Он всхлипнул, встал, прошел в ванную…
История его родителей была обычной для миллионов крестьян того времени. Хотя… Пропускали «за проволоку», «выпускали». Может, так и было, а возможно, сложилось в представлении Твардовского. Но его отец с матерью страдали, как страдал весь народ, как страдает и никогда не преодолеет своего страдания сам Твардовский.
Он вернулся, сел за стол, налил рюмку, выпил, пожевал кусочек хлеба.
— Да, вот так и жили… А я учился в Смоленске, потом в Москве, в ИФЛИ (Институт Философии, Литературы, Истории — А. Р.), стихи писал. — Он усмехнулся. — Мои родители вон где были, а я стихи про колхозы сочинял… И не знал, что будет со мной. Я еще почему не мог оторваться от «Детей Арбата»… Помните дом на углу Арбата и Смоленской, там магазин «Гастроном»?
— Помню, конечно.
— Построили коридорную систему с общей столовой, по-коммунистически, новый быт внедряли. Но для себя архитектор соорудил обыкновенную отдельную квартиру. Вот в этом доме я часто ночевал у Игоря Саца. Много у кого приходилось ночевать… Боялся… Отец мой к матери не побоялся поехать… Вот вам «Отцы и дети»! Напишите. «Отцы и дети». Впрочем, Тургенев уже написал, вы свое пишите, другого вам не надо. — Он встал. — Ладно! Мне сказали, у вас машина есть.
— Есть.
— Отвезите меня домой, на дачу.
— Пожалуйста. Но уже поздно. Вы можете у меня переночевать, а домой позвоните.
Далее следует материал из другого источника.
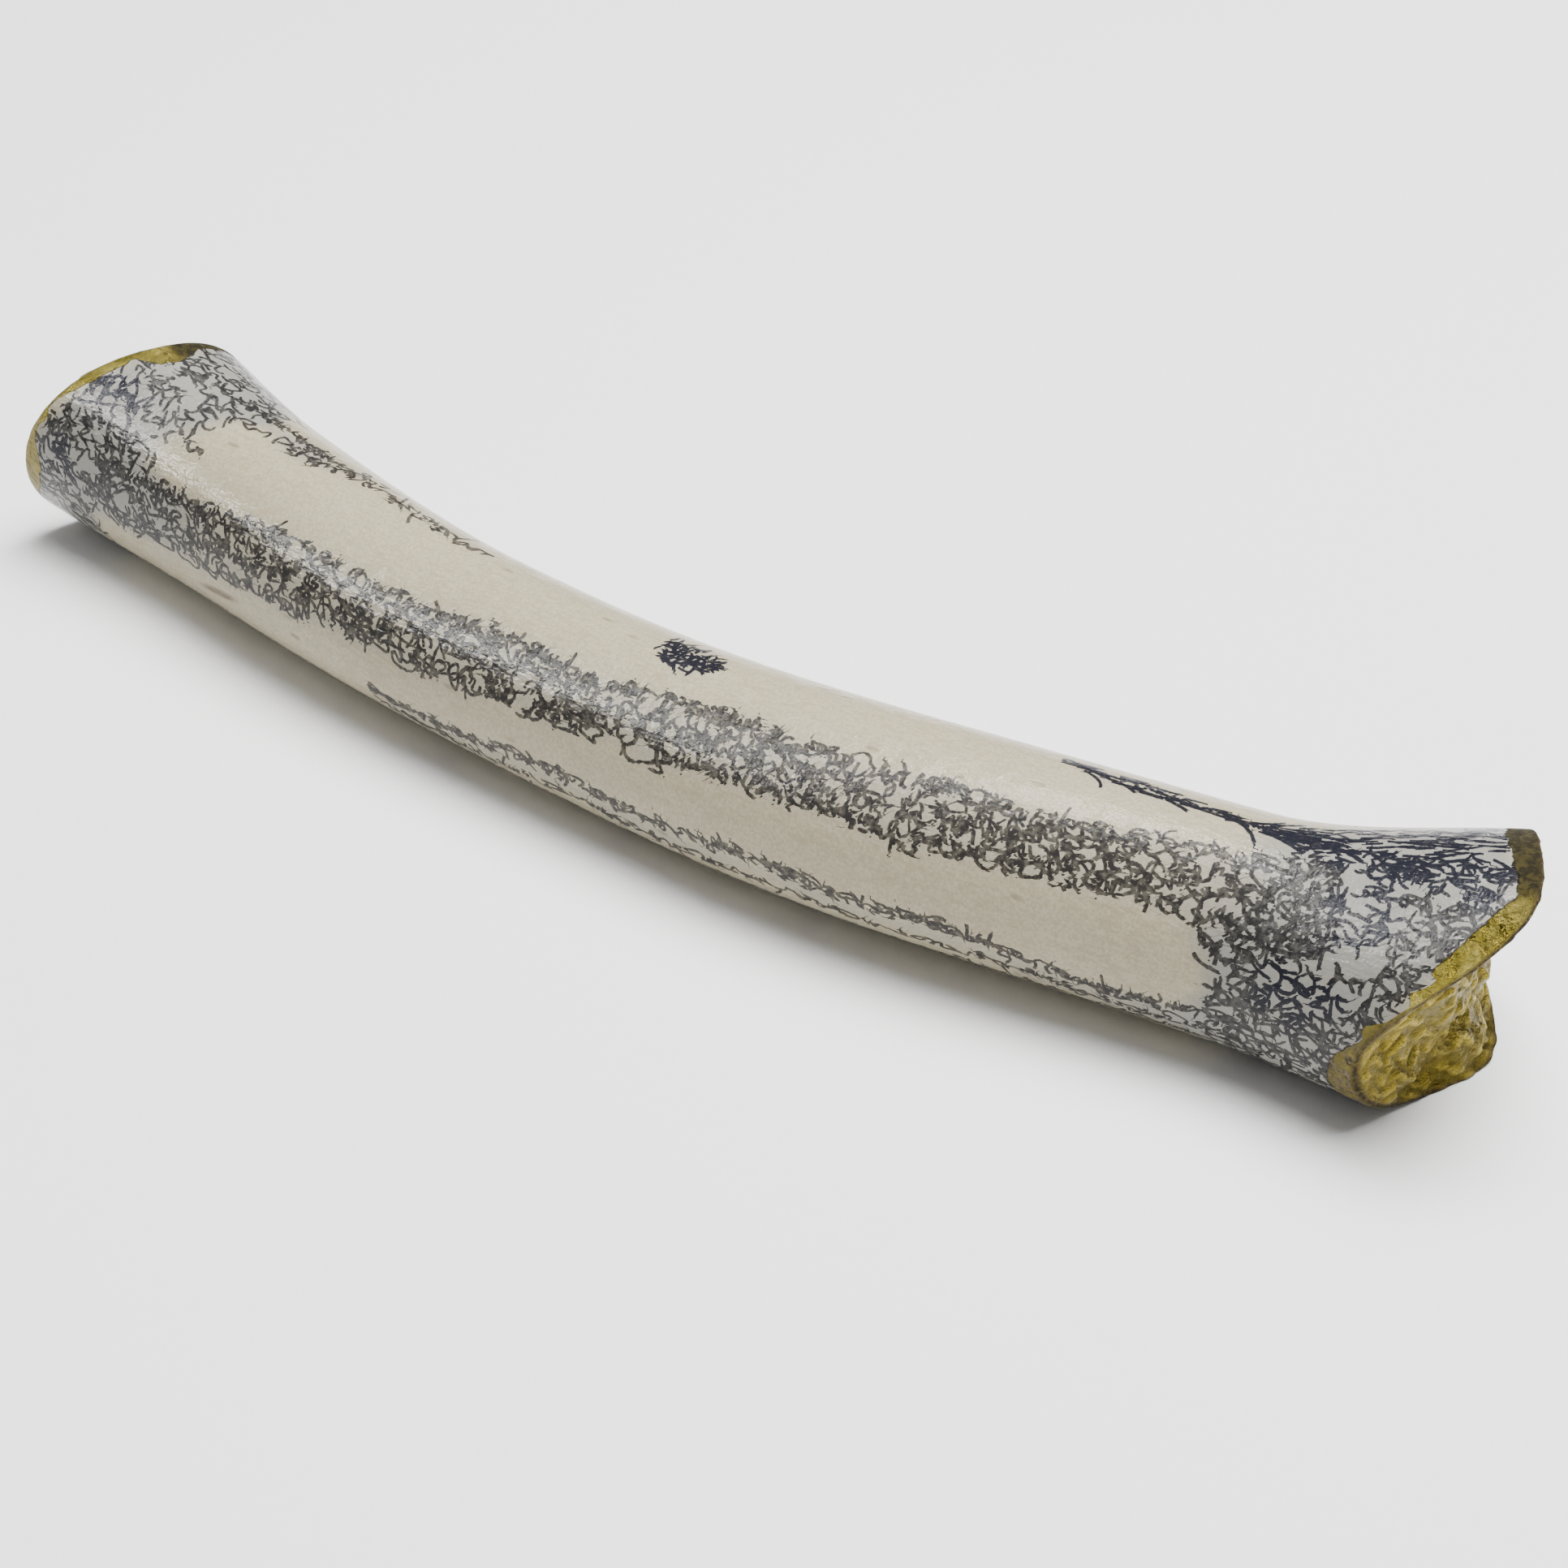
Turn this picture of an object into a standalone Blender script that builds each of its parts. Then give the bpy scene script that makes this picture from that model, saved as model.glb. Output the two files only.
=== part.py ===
"""The shaft of a young animal's long bone, inked and gilded, lying on its side: one solid piece.

X runs along the bone from the slim end to the broad end, the bow is level and bulges towards -Y, and
+Z is up. The underside touches z = 0 at three small flat spots, near each end and at mid length.
Around the bone, 0 degrees is the front (-Y), 90 the top, 180 the back and 270 the underside.
"""

import bmesh
import bpy
import numpy as np

# The shaft, in metres.
SPAN = 0.152  # between the two end stations, u = -1 and u = +1
SHAFT_RADIUS = 0.00905  # half the thickness at mid length
TAPER = 0.118  # share by which the thickness grows from mid length to the broad end
ROUNDNESS = 2.11  # 2 is an ellipse, more is squarer

# The bow of the centre line: y = (1 - u * u) * (-BOW + BOW_SKEW * u + BOW_EASE * u * u).
BOW = 0.00909
BOW_SKEW = 0.00005
BOW_EASE = 0.00246

# The front side's gentle waves along the bone.
FRONT_WAVE = 0.00040  # height
FRONT_WAVE_AT = 0.30  # the place of a crest, u
FRONT_WAVE_LENGTH = 0.75  # from crest to crest, in u

# How far each side swells towards an end, as shares of SHAFT_RADIUS: front, top, back, underside.
SLIM_FLARE = (0.189, 0.301, 0.337, 0.222)
SLIM_FLARE_FROM, SLIM_FLARE_TO = 0.29, 1.05
SLIM_LIP = (0.129, 0.081, 0.125, 0.175)
SLIM_LIP_FROM, SLIM_LIP_TO = 0.70, 1.02
BROAD_FLARE = (0.395, 0.45, 0.518, 0.036)
BROAD_FLARE_FROM, BROAD_FLARE_TO = 0.736, 1.10

# Each end face is a warped disc: its mean place along X, then waves of (order, height, peak in degrees).
SLIM_PLACE = -0.07213
SLIM_WAVES = ((1, 0.00480, 145.1), (2, 0.00076, 55.4), (3, 0.00023, -24.0))
BROAD_PLACE = 0.07524
BROAD_WAVES = ((1, 0.00249, 128.4), (2, 0.00332, 79.6), (3, 0.00023, 37.5), (4, 0.00074, -29.1))
HORN = 0.0005  # how far the broad end's upper rim stands out beyond its waves
HORN_AT = 88.0  # degrees round the bone
RIM_ROUND = 0.0006  # radius of the edge between a side and an end face

# The bumpy relief of both end faces: (length of a swell, its height, its direction in degrees).
SWELLS = ((0.0125, 0.00055, 20.0), (0.0082, 0.00045, 78.0), (0.0058, 0.00030, 131.0))
CROWN = 0.0010  # the middle of the slim end's face stands this far out
GROOVE = 0.0011  # depth of the groove inside the broad end's upper front rim
GROOVE_AT = 42.0  # degrees round the bone
GROOVE_WIDTH = 0.30  # as a share of the face's radius

# The underside.
REST_DEPTH = 0.00035  # how much is worn flat where the bone touches down
REST_RISE = 0.0006  # how far the underside clears the ground between its three spots
REST_SPOT = 0.9  # the outer spots' place, u

# The mesh.
AROUND = 48
SHAFT_RINGS = 48
FACE_RINGS = 13

IVORY = (0.76, 0.70, 0.58, 1.0)
GOLD = (0.62, 0.47, 0.10, 1.0)


def ease(value, start, end):
    """0 up to start, 1 from end on, with a smooth S between."""
    t = np.clip((value - start) / (end - start), 0.0, 1.0)
    return t * t * (3.0 - 2.0 * t)


def centre_line(along):
    """The centre line's y, and its slope, at places along X."""
    u = along / (SPAN / 2)
    bend = -BOW + BOW_SKEW * u + BOW_EASE * u * u
    bend_slope = BOW_SKEW + 2 * BOW_EASE * u
    y = (1 - u * u) * bend
    slope = ((1 - u * u) * bend_slope - 2 * u * bend) / (SPAN / 2)
    return y, slope


def half_widths(along):
    """The distance from the centre line to the front, top, back and underside."""
    u = along / (SPAN / 2)
    slim = ease(-u, SLIM_FLARE_FROM, SLIM_FLARE_TO)
    lip = ease(-u, SLIM_LIP_FROM, SLIM_LIP_TO)
    broad = ease(u, BROAD_FLARE_FROM, BROAD_FLARE_TO)
    front, top, back, under = [
        SHAFT_RADIUS * (1 + TAPER * u + slim * s + lip * l + broad * b)
        for s, l, b in zip(SLIM_FLARE, SLIM_LIP, BROAD_FLARE)
    ]
    wave = FRONT_WAVE * np.cos(2 * np.pi * (u - FRONT_WAVE_AT) / FRONT_WAVE_LENGTH)
    return front + wave, top, back, under


def section_radius(along, around):
    """The bone's radius at a place along X and an angle round it."""
    front, top, back, under = half_widths(along)
    across = np.cos(around)
    upright = np.sin(around)
    wide = np.where(across > 0, front, back)
    tall = np.where(upright > 0, top, under)
    total = (np.abs(across) / wide) ** ROUNDNESS + (np.abs(upright) / tall) ** ROUNDNESS
    return total ** (-1 / ROUNDNESS)


def bone_points(along, around, reach):
    """Points at a share `reach` of the way from the centre line to the surface."""
    y, slope = centre_line(along)
    length = np.hypot(1.0, slope)
    out = reach * section_radius(along, around)
    across = out * np.cos(around)
    under = half_widths(along)[3]
    clearance = REST_RISE * np.sin(np.pi * along / (SPAN / 2) / REST_SPOT) ** 2
    z = under + clearance - REST_DEPTH + out * np.sin(around)
    return np.stack([along + across * slope / length, y - across / length, np.maximum(z, 0.0)], -1)


def warp(place, waves, around, reach):
    """The place along X of a warped disc, at an angle and a share of its radius."""
    total = place + np.zeros_like(around)
    for order, height, peak in waves:
        total = total + height * reach**order * np.cos(order * (around - np.radians(peak)))
    return total


def relief(around, reach):
    """The growth plate's soft swells, fading out at the rim."""
    total = np.zeros_like(around)
    for length, height, direction in SWELLS:
        lead = reach * 1.4 * SHAFT_RADIUS * np.cos(around - np.radians(direction))
        side = reach * 1.4 * SHAFT_RADIUS * np.sin(around - np.radians(direction))
        total = total + height * np.sin(2 * np.pi * lead / length + direction) * np.cos(4 * side / length)
    return total * (1 - reach**6)


def slim_face(around, reach):
    """Where the slim end's face lies along X."""
    crown = CROWN * (1 - reach * reach)
    return warp(SLIM_PLACE, SLIM_WAVES, around, reach) - crown - relief(around, reach)


def broad_face(around, reach):
    """Where the broad end's face lies along X, with its raised upper rim and the groove inside it."""
    near = np.maximum(0.0, np.cos(around - np.radians(GROOVE_AT))) ** 2
    groove = GROOVE * near * np.sin(np.pi * ease(reach, 1 - 2 * GROOVE_WIDTH, 1.0))
    horn = HORN * reach**4 * np.maximum(0.0, np.cos(around - np.radians(HORN_AT))) ** 4
    return warp(BROAD_PLACE, BROAD_WAVES, around, reach) + horn - groove + relief(around, reach)


def ring_points(ring, around):
    """The points of one ring of the mesh, counted from the slim end's centre to the broad end's."""
    last = 2 * FACE_RINGS + SHAFT_RINGS + 4
    slim_side = ring < last / 2
    face = slim_face if slim_side else broad_face
    inwards = 1.0 if slim_side else -1.0
    from_end = ring if slim_side else last - ring
    rim = face(around, 1.0)
    rounding = RIM_ROUND / section_radius(rim, around)
    if from_end <= FACE_RINGS:
        reach = (from_end / FACE_RINGS) * (1 - rounding)
        return bone_points(face(around, reach), around, reach)
    if from_end == FACE_RINGS + 1:
        corner = 1 - np.sqrt(0.5)
        return bone_points(rim + inwards * corner * RIM_ROUND, around, 1 - corner * rounding)
    start = slim_face(around, 1.0) + RIM_ROUND
    end = broad_face(around, 1.0) - RIM_ROUND
    t = (ring - FACE_RINGS - 2) / SHAFT_RINGS
    closer_at_ends = 0.5 * t + 0.25 * (1 - np.cos(np.pi * t))
    return bone_points(start + (end - start) * closer_at_ends, around, 1.0)


def material(name, colour, roughness, metallic):
    made = bpy.data.materials.new(name)
    made.use_nodes = True
    shader = made.node_tree.nodes["Principled BSDF"]
    shader.inputs["Base Color"].default_value = colour
    shader.inputs["Roughness"].default_value = roughness
    shader.inputs["Metallic"].default_value = metallic
    return made


def shape_sphere(mesh):
    """Moves a sphere's rings onto the bone, with its north pole at the slim end's centre."""
    rings = 2 * FACE_RINGS + SHAFT_RINGS + 4
    bm = bmesh.new()
    bmesh.ops.create_uvsphere(bm, u_segments=AROUND, v_segments=rings, radius=1.0)
    bm.verts.ensure_lookup_table()
    start = np.array([v.co for v in bm.verts])
    ring = np.rint(np.arccos(np.clip(start[:, 2], -1, 1)) / np.pi * rings).astype(int)
    around = np.arctan2(start[:, 1], start[:, 0])
    points = np.zeros_like(start)
    for number in range(rings + 1):
        chosen = ring == number
        points[chosen] = ring_points(number, around[chosen])
    points[:, :2] -= (points[:, :2].min(axis=0) + points[:, :2].max(axis=0)) / 2
    for vert, point in zip(bm.verts, points):
        vert.co = point
    for face in bm.faces:
        inner = min(ring[vert.index] for vert in face.verts)
        on_face = inner <= FACE_RINGS + 1 or inner >= rings - FACE_RINGS - 2
        face.material_index = int(on_face)
        face.smooth = True
    bm.to_mesh(mesh)
    bm.free()


def main():
    for old in list(bpy.data.objects):
        bpy.data.objects.remove(old)
    parts = bpy.data.collections.new("inked_bone")
    bpy.context.scene.collection.children.link(parts)
    mesh = bpy.data.meshes.new("bone")
    mesh.materials.append(material("bone_ivory", IVORY, 0.38, 0.0))
    mesh.materials.append(material("gold_leaf", GOLD, 0.35, 1.0))
    shape_sphere(mesh)
    parts.objects.link(bpy.data.objects.new("bone", mesh))


main()
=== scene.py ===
"""The finished look of a young animal's long bone, inked and gilded, lying on its side in a studio.

X runs along the bone from the slim end to the broad end, the bow bulges towards -Y, and +Z is up.
Around the bone, 0 degrees is the front (-Y), 90 the top, 180 the back and 270 the underside. A place
along the bone is also given as u, from -1 near the slim end to +1 near the broad end.
"""

import math
import random

import bmesh
import bpy
import numpy as np
from mathutils import Matrix, Vector


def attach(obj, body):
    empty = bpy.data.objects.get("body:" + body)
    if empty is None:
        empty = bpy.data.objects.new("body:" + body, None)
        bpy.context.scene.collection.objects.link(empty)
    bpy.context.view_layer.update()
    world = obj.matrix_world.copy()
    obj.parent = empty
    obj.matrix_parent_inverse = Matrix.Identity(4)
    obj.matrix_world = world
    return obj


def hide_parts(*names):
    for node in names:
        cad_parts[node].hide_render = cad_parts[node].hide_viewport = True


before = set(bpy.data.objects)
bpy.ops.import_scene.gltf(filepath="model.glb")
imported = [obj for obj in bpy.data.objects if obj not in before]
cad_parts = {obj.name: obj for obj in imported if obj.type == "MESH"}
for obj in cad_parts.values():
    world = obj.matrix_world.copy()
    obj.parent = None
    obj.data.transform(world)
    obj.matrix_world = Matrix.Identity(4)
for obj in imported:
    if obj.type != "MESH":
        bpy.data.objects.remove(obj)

bl_info = {
    "name": "Inked Bone",
    "version": (1, 0, 0),
    "blender": (4, 5, 0),
    "location": "3D View > Sidebar > Bone",
    "description": "Builds a long bone with pen marks and gold leaf on it, and a plain studio round it",
    "category": "Add Mesh",
}

# The bone's form, in metres, as its solid has it.
SPAN = 0.152
SHAFT_RADIUS = 0.00905
TAPER = 0.118
ROUNDNESS = 2.11
BOW = 0.00909
BOW_SKEW = 0.00005
BOW_EASE = 0.00246
FRONT_WAVE = 0.00040
FRONT_WAVE_AT = 0.30
FRONT_WAVE_LENGTH = 0.75
SLIM_FLARE = (0.189, 0.301, 0.337, 0.222)
SLIM_FLARE_FROM, SLIM_FLARE_TO = 0.29, 1.05
SLIM_LIP = (0.129, 0.081, 0.125, 0.175)
SLIM_LIP_FROM, SLIM_LIP_TO = 0.70, 1.02
BROAD_FLARE = (0.395, 0.45, 0.518, 0.036)
BROAD_FLARE_FROM, BROAD_FLARE_TO = 0.736, 1.10
SLIM_PLACE = -0.07213
SLIM_WAVES = ((1, 0.00480, 145.1), (2, 0.00076, 55.4), (3, 0.00023, -24.0))
BROAD_PLACE = 0.07524
BROAD_WAVES = ((1, 0.00249, 128.4), (2, 0.00332, 79.6), (3, 0.00023, 37.5), (4, 0.00074, -29.1))
HORN = 0.0005
HORN_AT = 88.0
RIM_ROUND = 0.0006
SWELLS = ((0.0125, 0.00055, 20.0), (0.0082, 0.00045, 78.0), (0.0058, 0.00030, 131.0))
CROWN = 0.0010
GROOVE = 0.0011
GROOVE_AT = 42.0
GROOVE_WIDTH = 0.30
REST_DEPTH = 0.00035
REST_RISE = 0.0006
REST_SPOT = 0.9
CENTRING = np.array([-0.001125, 0.002796, 0.0])  # puts the middle of the bone's box over the origin
FACE_SPREAD = 1.4  # the end faces' radius, as a share of the shaft's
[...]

Он выпрямился, лицо его неожиданно обрело обычное горделивое, отстраненное выражение.
— Вам трудно меня довезти?
— Да Бог с вами, — засмеялся я, — сейчас заведу машину.
Я отвез его, всю дорогу он дремал, очнулся в поселке, показал, где остановиться.
— Спасибо. Если что сказал не так, не сердитесь.
Не дожидаясь ответа, открыл дверцу, вышел, скрылся за калиткой.